In time, this may cause a stack overflow.
The proper way to do this is not to call menu() from inside the operational methods, but rather, to have a loop in the menu() method, which shows the menu, calls the appropriate operational method, and when it returns (clears its space on the stack), loops back to the menu and so on. This keeps your stack nice and flat.
And of course, you should have a "Quit" option on your menu.
an example for Stultuskes idea:
public void addItem() {
System.out.println("Please type the item to add to the To-Do List");
System.out.println();
try (Scanner in = new Scanner(System.in)) {
while (in.hasNext()) {
String newItem = in.next();
toDoList.add(newItem);
System.out
.println("Your item has been added! Type any key and press Enter to continue");
}
}
System.out.println(toDoList);
}
public void addItem() {
System.out.println("Please type the item to add to the To-Do List");
//The skip gets over the leftover newline character
inputread.skip("\n");
String newItem = inputread.nextLine();
toDoList.add(newItem);
System.out.println("Your item has been added! Type any key and press Enter to continue");
String discardMe = inputread.next();
menu();
}
Putting in the skip fixed it for me. I want to thank you guys for your answers.
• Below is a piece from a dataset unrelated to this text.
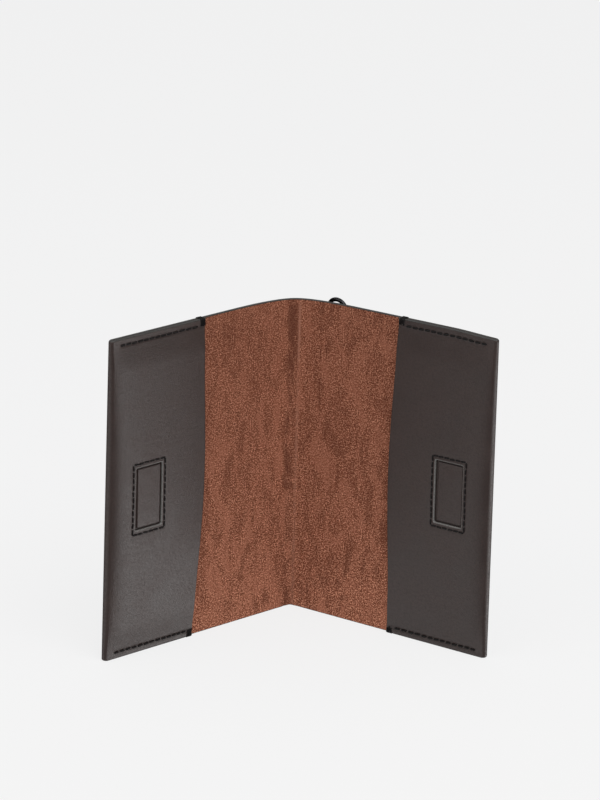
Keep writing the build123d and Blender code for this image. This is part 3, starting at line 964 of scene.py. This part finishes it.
def world():
    """Soft studio surroundings: dim at eye level and in front, a little brighter overhead, and
    brightest low at the sides, most of all at the right."""
    scene_world = bpy.data.worlds.new("studio")
    scene_world.use_nodes = True
    tree = scene_world.node_tree
    where = tree.nodes.new("ShaderNodeTexCoord").outputs["Generated"]

    def towards(direction, start, end, strength):
        dot = tree.nodes.new("ShaderNodeVectorMath")
        dot.operation = "DOT_PRODUCT"
        dot.inputs[1].default_value = direction
        level = tree.nodes.new("ShaderNodeMapRange")
        tree.links.new(where, dot.inputs[0])
        tree.links.new(dot.outputs["Value"], level.inputs["Value"])
        for socket, value in (("From Min", start), ("From Max", end), ("To Max", strength)):
            level.inputs[socket].default_value = value
        return level.outputs["Result"]

    def combine(operation, a, b):
        node = tree.nodes.new("ShaderNodeMath")
        node.operation = operation
        tree.links.new(a, node.inputs[0])
        tree.links.new(b, node.inputs[1])
        return node.outputs[0]

    down = towards((0, 0, -1), 0.10, 0.48, 1.0)
    right = combine("MULTIPLY", towards((0.985, -0.17, 0), 0.74, 0.93, 3.9), down)
    left = combine("MULTIPLY", towards((-0.95, -0.31, 0), 0.7, 0.95, 1.2), down)
    below = towards((0, 0, -1), 0.0, 0.6, 0.30)
    above = towards((0, 0, 1), 0.05, 0.9, 0.7)
    strength = combine("ADD", combine("ADD", right, left), combine("ADD", below, above))
    tree.links.new(strength, tree.nodes["Background"].inputs["Strength"])
    tree.nodes["Background"].inputs["Color"].default_value = (1, 1, 1, 1)
    bpy.context.scene.world = scene_world


def camera():
    """Long lens from the front, above and a little to the left, with a slight roll. In metres."""
    centre = Vector((0, -0.0289, HEIGHT / 2 * MM))
    distance = 1.4
    azimuth, elevation, roll = (math.radians(angle) for angle in (-4.125, 19.96, 0.96))
    aim_right, aim_up = 0.0013, 0.0322     # the aim's offset from the centre, in the picture
    back = Vector((math.sin(azimuth) * math.cos(elevation),
                   -math.cos(azimuth) * math.cos(elevation), math.sin(elevation)))
    right = Vector((math.cos(azimuth), math.sin(azimuth), 0))
    up = back.cross(right)
    rolled_right = right * math.cos(roll) + up * math.sin(roll)
    rolled_up = up * math.cos(roll) - right * math.sin(roll)
    place = centre + back * distance
    new_back = (back * distance - rolled_right * aim_right - rolled_up * aim_up).normalized()
    new_right = rolled_up.cross(new_back).normalized()
    new_up = new_back.cross(new_right)
    data = bpy.data.cameras.new("camera")
    data.sensor_width = 36.0
    data.lens = 150.76
    data.clip_start, data.clip_end = 0.05, 50
    view = bpy.data.objects.new("camera", data)
    turned = Matrix((new_right, new_up, new_back)).transposed().to_4x4()
    view.matrix_world = Matrix.Translation(place) @ turned
    bpy.context.scene.collection.objects.link(view)
    bpy.context.scene.camera = view


stage()
world()
light("key", (0.5, -1.0, 1.5), 14)
light("fill", (-1.2, -0.8, 1.2), 5)
camera()
bpy.context.scene.view_settings.view_transform = "Standard"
I want to create a static scanner but i will like to put the try catch block around it so it can automatically close avoiding resources
leaks and or this exception:
Exception in thread "main" java.util.NoSuchElementException: No line found
at java.util.Scanner.nextLine(Scanner.java:1585)
at softwareEngineer.UserApp1.main(UserApp1.java:82)
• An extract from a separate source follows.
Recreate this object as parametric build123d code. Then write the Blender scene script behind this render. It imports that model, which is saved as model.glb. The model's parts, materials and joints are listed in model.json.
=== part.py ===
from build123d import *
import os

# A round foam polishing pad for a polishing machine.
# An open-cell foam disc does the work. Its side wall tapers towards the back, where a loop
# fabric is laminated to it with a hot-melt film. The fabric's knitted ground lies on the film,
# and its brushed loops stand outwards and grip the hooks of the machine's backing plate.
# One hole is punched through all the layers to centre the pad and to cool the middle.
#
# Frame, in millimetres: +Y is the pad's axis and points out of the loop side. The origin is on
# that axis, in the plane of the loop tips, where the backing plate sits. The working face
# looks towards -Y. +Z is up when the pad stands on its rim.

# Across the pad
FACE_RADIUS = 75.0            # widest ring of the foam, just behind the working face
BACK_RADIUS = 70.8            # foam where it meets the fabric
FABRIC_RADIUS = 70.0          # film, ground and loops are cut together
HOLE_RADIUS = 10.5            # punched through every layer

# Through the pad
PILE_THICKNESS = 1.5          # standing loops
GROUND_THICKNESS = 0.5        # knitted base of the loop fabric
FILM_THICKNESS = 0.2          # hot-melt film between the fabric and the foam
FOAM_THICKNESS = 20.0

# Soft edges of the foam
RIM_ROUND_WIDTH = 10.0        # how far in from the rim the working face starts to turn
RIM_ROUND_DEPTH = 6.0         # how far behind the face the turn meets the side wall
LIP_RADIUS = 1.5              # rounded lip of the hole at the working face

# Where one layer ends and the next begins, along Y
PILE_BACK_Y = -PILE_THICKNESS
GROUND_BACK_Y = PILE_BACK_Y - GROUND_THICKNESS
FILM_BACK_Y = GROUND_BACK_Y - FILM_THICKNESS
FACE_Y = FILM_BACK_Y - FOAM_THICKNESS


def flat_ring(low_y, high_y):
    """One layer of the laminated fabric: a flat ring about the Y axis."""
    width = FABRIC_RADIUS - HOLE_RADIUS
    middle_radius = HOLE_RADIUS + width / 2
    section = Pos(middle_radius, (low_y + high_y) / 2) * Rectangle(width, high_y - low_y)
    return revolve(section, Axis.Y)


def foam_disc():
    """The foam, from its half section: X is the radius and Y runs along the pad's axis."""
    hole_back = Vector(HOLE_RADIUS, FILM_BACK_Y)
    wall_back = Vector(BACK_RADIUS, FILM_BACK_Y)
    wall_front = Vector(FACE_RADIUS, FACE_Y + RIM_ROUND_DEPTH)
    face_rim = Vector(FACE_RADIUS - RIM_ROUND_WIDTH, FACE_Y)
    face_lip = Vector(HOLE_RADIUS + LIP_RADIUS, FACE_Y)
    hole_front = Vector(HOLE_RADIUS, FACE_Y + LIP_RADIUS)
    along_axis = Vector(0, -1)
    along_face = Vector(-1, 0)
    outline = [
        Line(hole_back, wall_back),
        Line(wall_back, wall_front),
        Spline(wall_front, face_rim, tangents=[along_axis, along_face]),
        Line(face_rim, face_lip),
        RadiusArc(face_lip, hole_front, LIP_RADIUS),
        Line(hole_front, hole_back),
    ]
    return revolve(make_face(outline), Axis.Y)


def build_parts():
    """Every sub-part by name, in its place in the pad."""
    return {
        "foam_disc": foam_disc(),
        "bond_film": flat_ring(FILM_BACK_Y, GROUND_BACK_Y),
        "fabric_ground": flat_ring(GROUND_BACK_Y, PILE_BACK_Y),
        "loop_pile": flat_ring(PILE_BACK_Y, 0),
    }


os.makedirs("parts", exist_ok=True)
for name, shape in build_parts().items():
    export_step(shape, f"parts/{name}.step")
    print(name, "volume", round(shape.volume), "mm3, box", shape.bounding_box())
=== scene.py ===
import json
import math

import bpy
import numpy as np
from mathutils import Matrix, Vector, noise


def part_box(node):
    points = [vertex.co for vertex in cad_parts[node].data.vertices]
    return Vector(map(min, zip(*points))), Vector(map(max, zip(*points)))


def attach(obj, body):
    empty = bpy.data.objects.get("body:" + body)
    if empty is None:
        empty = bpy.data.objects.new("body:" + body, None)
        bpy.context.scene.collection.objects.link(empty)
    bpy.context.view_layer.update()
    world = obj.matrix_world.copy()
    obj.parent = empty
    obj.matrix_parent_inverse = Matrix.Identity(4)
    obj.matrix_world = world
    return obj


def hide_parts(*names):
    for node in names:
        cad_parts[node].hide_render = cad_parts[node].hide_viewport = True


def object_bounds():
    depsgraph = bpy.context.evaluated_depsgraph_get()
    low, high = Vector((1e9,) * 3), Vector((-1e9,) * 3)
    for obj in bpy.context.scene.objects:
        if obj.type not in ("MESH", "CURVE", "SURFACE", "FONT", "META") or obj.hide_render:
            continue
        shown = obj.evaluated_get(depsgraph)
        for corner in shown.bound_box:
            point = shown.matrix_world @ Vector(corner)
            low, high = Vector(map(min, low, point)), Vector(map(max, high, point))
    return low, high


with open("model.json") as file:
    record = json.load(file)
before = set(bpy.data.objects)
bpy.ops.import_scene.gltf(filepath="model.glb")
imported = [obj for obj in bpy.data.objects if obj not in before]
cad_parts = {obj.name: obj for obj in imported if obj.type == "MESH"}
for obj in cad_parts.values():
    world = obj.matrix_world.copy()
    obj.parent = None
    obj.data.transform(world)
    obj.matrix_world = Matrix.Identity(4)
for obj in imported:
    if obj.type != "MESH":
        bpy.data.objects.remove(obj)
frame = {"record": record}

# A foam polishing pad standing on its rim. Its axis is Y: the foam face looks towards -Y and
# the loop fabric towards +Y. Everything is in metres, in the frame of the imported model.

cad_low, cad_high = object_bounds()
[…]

Essentially I only want to create one static scanner declaration and use it throughout the main program and includes the static methods, at this point my code will require to create separate scanner for each method and you are force "scan.close()". the code below will recieve a exception handling error due to multiple scanner that was open and did not closein the program.
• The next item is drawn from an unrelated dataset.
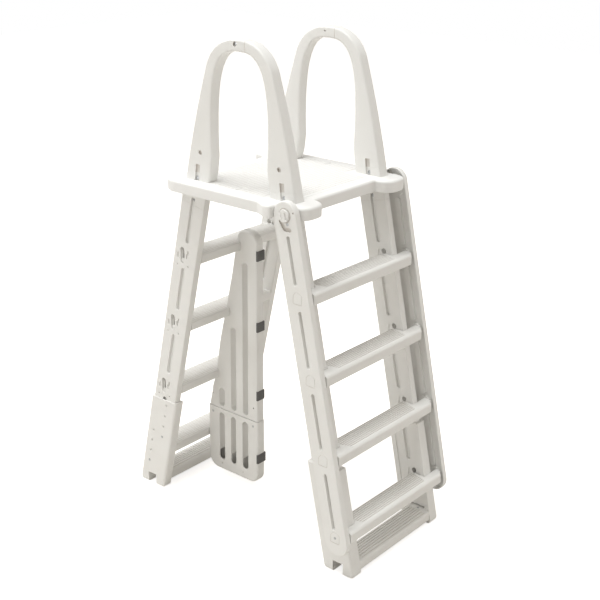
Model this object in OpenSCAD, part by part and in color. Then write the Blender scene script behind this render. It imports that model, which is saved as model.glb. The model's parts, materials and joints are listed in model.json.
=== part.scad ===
// Free-standing A-frame ladder for an above-ground pool: a moulded deck on four
// leaning legs, a swing-up ladder outside, fixed treads and a barrier inside,
// and a two-piece arched handrail on each side.
// X runs across the ladder, -Y faces the climber outside, +Y the water. Z is up.

/* [Deck] */
// Height of the deck's top above the ground
deck_top = 1335; // [1300:5:1400]
// Thickness of the deck's rim
deck_t = 44; // [40:1:50]
// Half width of the deck along its straight sides
deck_half_w = 314; // [312:1:320]
// Pool-side end of the deck, from the handrail's centre
deck_pool_y = 342.5; // [336:0.5:350]
// Height of the raised field that carries the ribs
field_h = 1; // [0.8:0.1:1.5]
// Wall of every moulded shell
wall = 5; // [4:0.5:6]

/* [Legs] */
// Lean of every leg from the vertical, in degrees
lean = 12.2; // [11.5:0.1:12.5]
// Depth of a leg rail, square to its length
rail_d = 114; // [110:1:116]
// Width of a leg rail across the ladder
rail_w = 31; // [30:0.5:34]
// Outer face of a leg rail, in from the deck's edge
rail_edge = 56; // [55:0.5:58]
// Centre of a pool-side leg where it meets the deck's underside
pool_leg_y = 220.6; // [218:0.2:224]
// Centre of an outside leg where it meets the deck's underside
front_leg_y = 206.6; // [204:0.2:210]

/* [Steps] */
// Rise from the highest tread to the deck
top_rise = 287; // [280:1:294]
// Rise from tread to tread
riser = 284; // [280:1:288]
// Depth of a pool-side tread
pool_tread_d = 104; // [98:1:108]
// Height of a pool-side tread
pool_tread_h = 41; // [38:1:44]
// Depth of a swing ladder's tread
swing_tread_d = 95; // [90:1:98]
// Height of a swing ladder's tread
swing_tread_h = 43; // [40:1:45]

/* [Swing ladder] */
// Distance of the pivot in front of the handrail's centre
pivot_y = 258; // [256:1:260]
// Height of the pivot below the deck's top
pivot_drop = 27; // [26:1:28]
// Half depth of a swing rail, and the radius of its ends
swing_r = 48.6; // [46:0.2:49]
// Width of a swing rail across the ladder
swing_w = 22.7; // [21.7:0.1:24]
// Centre of a swing rail's lower end, below the lowest tread's top
swing_tail = 40.3; // [36:0.1:44]
// Spacing of the ribs on a swing ladder's tread
rib_step = 9.6; // [9:0.1:10]

/* [Handrails] */
// Height of a handrail above the deck
arch_h = 513; // [480:1:540]
// Half length of a handrail where it stands on the deck
arch_half = 259; // [256:1:262]
// Width of a handrail across the ladder
arch_w = 46.7; // [45:0.1:48]
// Outer face of a handrail, in from the deck's edge
arch_edge = 51.7; // [50:0.1:54]

/* [Adjustable feet] */
// Top of a leg sleeve above the ground
sleeve_top = 405; // [400:1:412]
// Outer side of a pool-side sleeve
pool_sleeve_side = 4; // [3.5:0.5:8]
// Outer side of an outside sleeve
front_sleeve_side = 15; // [10:1:20]
// Spacing of the adjusting holes along a leg
hole_step = 50.8; // [50:0.1:51]

/* [Barrier] */
// Half thickness of the upper barrier panel
barrier_half = 19; // [17:0.5:20]
// Free edge of the barrier, from the handrail's centre
barrier_y = 132.6; // [130:0.2:136]
// Lowest edge of the barrier above the ground
barrier_low = 24; // [20:1:30]
// Top of the lower barrier panel above the ground
barrier_seam = 304; // [300:1:308]

/* [Fits] */
// Gap left between parts that slide past each other
slide_gap = 0.3; // [0.3:0.05:0.5]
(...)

I updated the code now i get null pointer exception
import java.util.Scanner;
public class UserApp1 {
static User currentCustomer = null; //single object
static Scanner scan;
//-------------------------------------------------------
// Create a list, then repeatedly print the menu and do what the
// user asks until they quit
//-------------------------------------------------------
public static void main(String[] args) {
scan = new Scanner(System.in);)//scanner to avoid resource leak
printMenu(); //print menu system from another function
String choice = scan.nextLine(); //reads an input
final String EXIT_now = "0";
final String BACK = "back";
while (!(choice.equalsIgnoreCase(EXIT_now))){
switch(choice) {
case 1: break;
case 2:
currentCustomer = loginInput();<---- errors happens here
if(currentCustomer != null){
System.out.println("You have successfully login");
}
break;
default:
System.out.println("Sorry, invalid choice");
break;
} //ends switch
printMenu(); //print menu system from another function
choice = scan.nextLine(); //reads an input
}//ends while
System.out.println("\t\t GoodBye!\n Thank you for trying our program.");
System.exit(0);
}//ends main
//----------------------------
// Print the user's choices
//----------------------------
public static void printMenu() {
System.out.println("\t\t The User Login System ");
System.out.println("\t\t ======================");
System.out.println("The Menu Options:");
System.out.println("1: Register an Account");
System.out.println("2: Login to your Account");
System.out.println("3: Reset Password");
System.out.println("0: Quit/Exit ");
System.out.println("Please enter your selection > ");
} //ends printMenu
public static User loginInput(){
System.out.print( "\nFollow the Prompts to Log-In to your Account \n ");
System.out.print( "\nPlease enter your userid : \n ");
String userid = scan.nextLine();// <---- errors happens here
System.out.print( "\nPlease enter your password: \n ");
String pass = scan.nextLine();
currentCustomer = AccountList.loginUser(userid, pass);
if (currentCustomer != null)
{
return currentCustomer;
}
return null;
}//ends loginInput
}//ends class*
You're using a try-with-resources, which will automatically close it when you finish the try block. Try setting it to a variable like so:
public class MyClass {
private static Scanner scan;
public static void main(String[] args) {
scan = new Scanner(System.in);
}
}
Avoid making multiple scanners with the System.in input as well, as they will consume the stream and then you have an entirely different problem.
Avoid using a static global Scanner at all, by passing the Scanner instance you want to work with to the relevant methods. Consider this simplified example:
public static void main(String[] args) {
try(Scanner in = new Scanner(System.in)) {
String choice = in.nextLine().trim();
if(choice.equals("1")) {
doOp1(in);
} else if(choice.equals("2")) {
doOp2(in);
} else {
System.err.println("Invalid choice. Goodbye.");
}
}
}
// Method takes an open, functioning Scanner as an argument, therefore
// it doesn't need to close it, or worry about where it came from, it
// simply uses it, does what it needs to do, and returns, trusting
// the caller to properly close the Scanner, since it opened it.
private void doOp1(Scanner in) {
System.out.print("What is your name? ");
String name = in.nextLine().trim();
System.out.print("What is your favorite color? ");
String color = in.nextLine().trim();
}
private void doOpt2(Scanner in) {
...
}
You want to compartmentalize your resources to ensure they are limited in scope and easy to close. Putting them in global state of any kind makes that very difficult. Instead, separate the opening and closing of the resource from the code using it. This sort of compartmentalization makes for much more maintainable, readable, and testable code.
For instance, by passing an already open Scanner to your core business logic functions, you can mock a real user's behavior and create a test to ensure your code remains stable, by constructing a Scanner that reads from a hard coded String, and passing that into your method, without needing to run the whole class and type in the behavior your testing manually again and again.